Yes, that’s the bottom line, isn’t it? I was glad Ruth had the guts to come right out and say that. And of course, it just leads to more inequity.
Still, nobody managed to articulate a legitimate rationale for allowing neighborhood-to-neighborhood transfers.
But at least they talked about equity. Even Trudy Sargent got into the act on this, questioning the local control over enrichment programs, and suggesting that the board could mandate music in every school. She talked about better TAG programs in every school. “How do we make the district more fair in what’s offered to kids,” she asked, “And that’s what’s at the bottom of this, is equity across the district, so we have strong neighborhood schools in every district.”
Of course it was all lost on Bobbie Regan, whose most noteworthy contribution was in wondering if we should pay for transportation for tranfers like our “peer” districts in Boston and San Francisco do, and also if we should remove the guarantee of neighborhood schools.
But despite these glimmers of hope and understanding by a majority of board members, nobody dared ask why we would need neighborhood-to-neighborhood transfers once we have programming equity.

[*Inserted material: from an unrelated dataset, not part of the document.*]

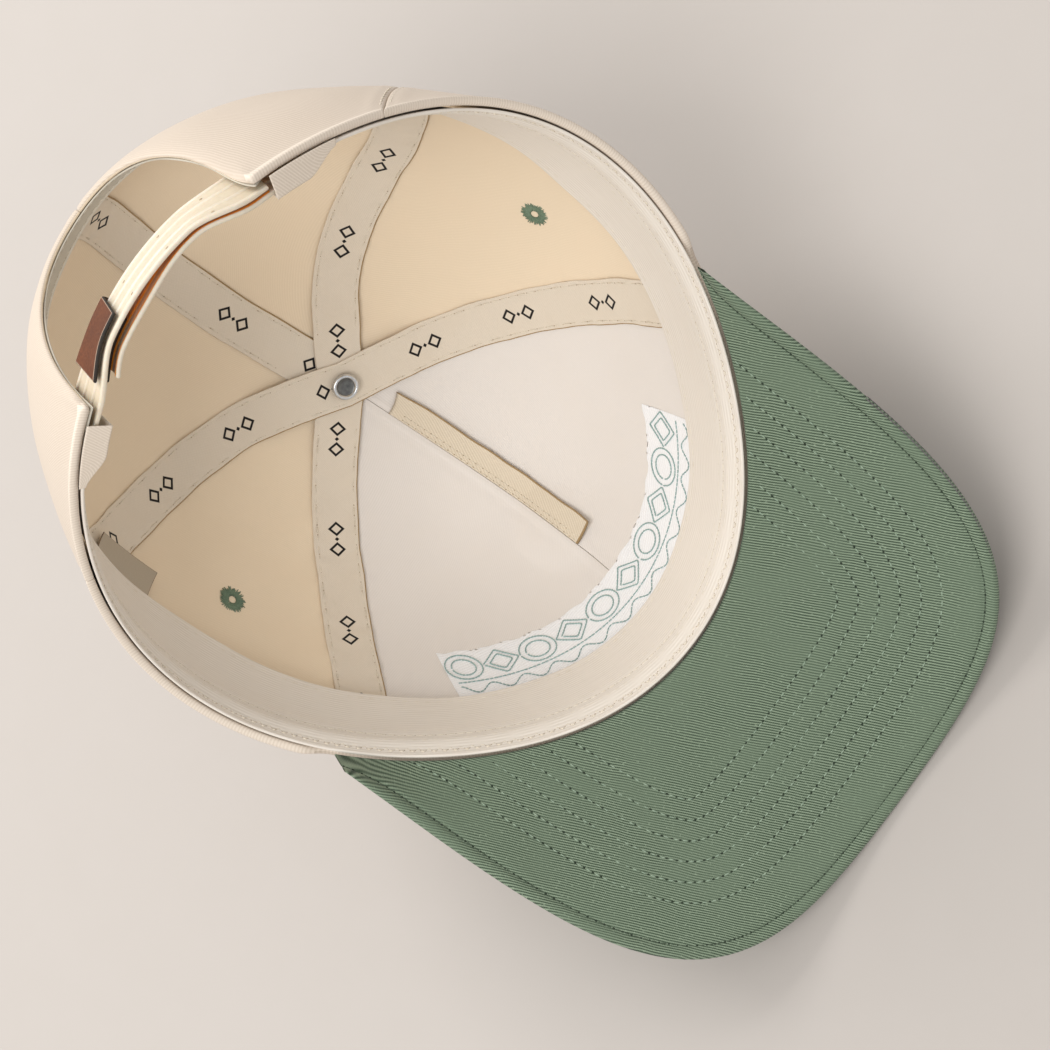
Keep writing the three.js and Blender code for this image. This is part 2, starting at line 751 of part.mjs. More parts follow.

And shockingly, as the discussion came to a close, the one change they suggested to the staff recommendations was to bump up the priority of helping students who transfer.
This was not lost on PAT president Miller.
“During their discussion, some Board members insisted that PPS could be doing more for those students who transfer,” he said. “The Board should ponder the wisdom of such a course. Encouraging more students to leave struggling schools is likely to further harm those schools.”
Which puts us back in the vicious cycle of poor schools being drained of enrollment and funding. Somehow or another, this school board, even while showing they’re just about, almost, not quite able to get it, can’t quite put all the pieces together.